Cheesy Bacon & Basil Scrolls

  • Makes 10 scrolls

Cheesy Bacon & Basil Scrolls

  • 2 rashers bacon, finely chopped
  • 1½ cups self-raising flour
  • 30g chilled butter, diced
  • ½ cup milk (approximately)
  • 75g (half a tub) Copperpot Basil with Cashew & Parmesan Dip
  • 1½ cups grated tasty cheese
  • Preheat oven to 200°C. Line a large baking tray with non-stick baking paper.
  • Cook bacon in a small frying pan over a moderate heat for 5 minutes, stirring occasionally. Drain on paper towel.
  • Sift flour into a large bowl. Add butter and rub into flour with fingertips. Add milk and mix with a butter knife to form a soft dough, adding a little extra milk, if necessary. Turn onto a lightly floured board and knead lightly.
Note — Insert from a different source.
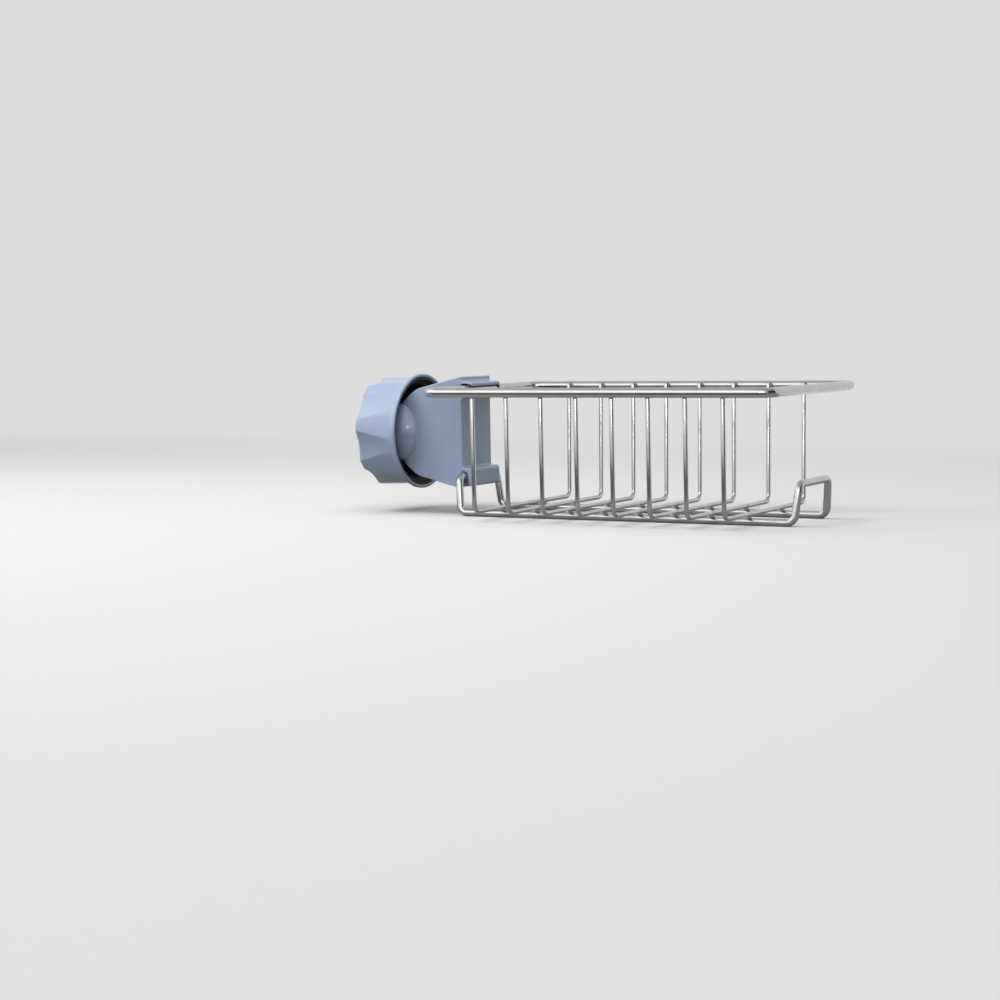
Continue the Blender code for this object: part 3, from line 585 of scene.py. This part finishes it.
def shade(obj, angle=WIRE_CREASE):
    """Smooth shading, except over edges sharper than angle."""
    pick_only(obj)
    bpy.ops.object.shade_smooth_by_angle(angle=angle)


def finish_piece(obj, material, slot, body, *replaced):
    """Gives a piece its finish, lets it ride on its body and take the place of its CAD nodes."""
    pick_only(obj)
    bpy.ops.object.transform_apply(location=True, rotation=True, scale=True)
    obj.data.materials.clear()
    obj.data.materials.append(material)
    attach(obj, body)
    if replaced:
        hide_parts(*replaced)
    deselect_all()


def apply_modifier(obj, kind, name, **settings):
    """Adds a modifier, sets it up and applies it."""
    pick_only(obj)
    bpy.ops.object.modifier_add(type=kind)
    modifier = obj.modifiers[-1]
    modifier.name = name
    for setting, value in settings.items():
        setattr(modifier, setting, value)
    bpy.ops.object.modifier_apply(modifier=modifier.name)


def bends_of(corners, radii, closed):
    """Where each bend starts and ends, with its centre, axis and angle."""
    count = len(corners)
    bends = []
    for index in range(count):
        if radii[index] == 0.0:
            continue
        here = corners[index]
        before = (here - corners[index - 1]).normalized()
        after = (corners[(index + 1) % count] - here).normalized()
        angle = before.angle(after)
        axis = before.cross(after).normalized()
        length = radii[index] * math.tan(angle / 2)
        start = here - before * length
        end = here + after * length
        centre = start + axis.cross(before) * radii[index]
        bends.append((start, end, centre, axis, angle))
    return bends


def bent_wire(name, corners, radii, wire_radius, closed, sides, steps):
    """A drawn wire: a circle, extruded along each straight and spun round each bend.

    A closed wire starts in the middle of the straight between its last and first corner and its two ends
    are bridged there. An open one is capped, and the rims of its cut ends are broken.
    """
    corners = [Vector(corner) for corner in corners]
    broken_edge = wire_radius * 0.22
    start = (corners[-1] + corners[0]) / 2 if closed else corners[0]
    heading = (corners[0] - corners[-1]) if closed else (corners[1] - corners[0])
    turn = heading.to_track_quat("Z", "Y").to_euler()
    deselect_all()
    bpy.ops.mesh.primitive_circle_add(vertices=sides, radius=wire_radius, fill_type="NOTHING",
                                      location=start, rotation=turn)
    obj = newest(name)
    obj.data.name = name
    bpy.ops.object.transform_apply(location=True, rotation=True, scale=True)
    edit(obj)
    here = start
    for bend_start, bend_end, centre, axis, angle in bends_of(corners, radii, closed):
        bpy.ops.mesh.extrude_region_move(TRANSFORM_OT_translate={"value": bend_start - here})
        bpy.ops.mesh.spin(steps=steps, angle=-angle, center=centre, axis=axis)
        here = bend_end
    if closed:
        bpy.ops.mesh.select_mode(type="EDGE")
        bpy.ops.mesh.select_all(action="DESELECT")
        bpy.ops.mesh.select_non_manifold(extend=False, use_wire=False, use_boundary=True,
                                         use_multi_face=False, use_non_contiguous=False, use_verts=False)
        bpy.ops.mesh.bridge_edge_loops()
    else:
        bpy.ops.mesh.extrude_region_move(TRANSFORM_OT_translate={"value": corners[-1] - here})
        bpy.ops.mesh.select_all(action="SELECT")
        bpy.ops.mesh.fill_holes(sides=0)
        select_only(obj, "FACE", lambda face: len(face.verts) == sides)
        bpy.ops.mesh.bevel(offset=broken_edge, segments=3, affect="EDGES")
    close_and_point_out()
    shade(obj)
    return obj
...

Shape into a rectangle, then roll out to 30cm x 20cm.
  • Spread dip evenly over dough, leaving a 1.5cm border along one long edge. Top with bacon and cheese, then lightly brush the exposed border with water. Roll up, like a Swiss roll, starting from long side and ending with exposed border.
  • Place on a board, seam side down. Trim ends, then cut into 10 slices. Place pieces onto prepared tray. Bake 15 minutes or until cooked. Rest at least 10 minutes before serving.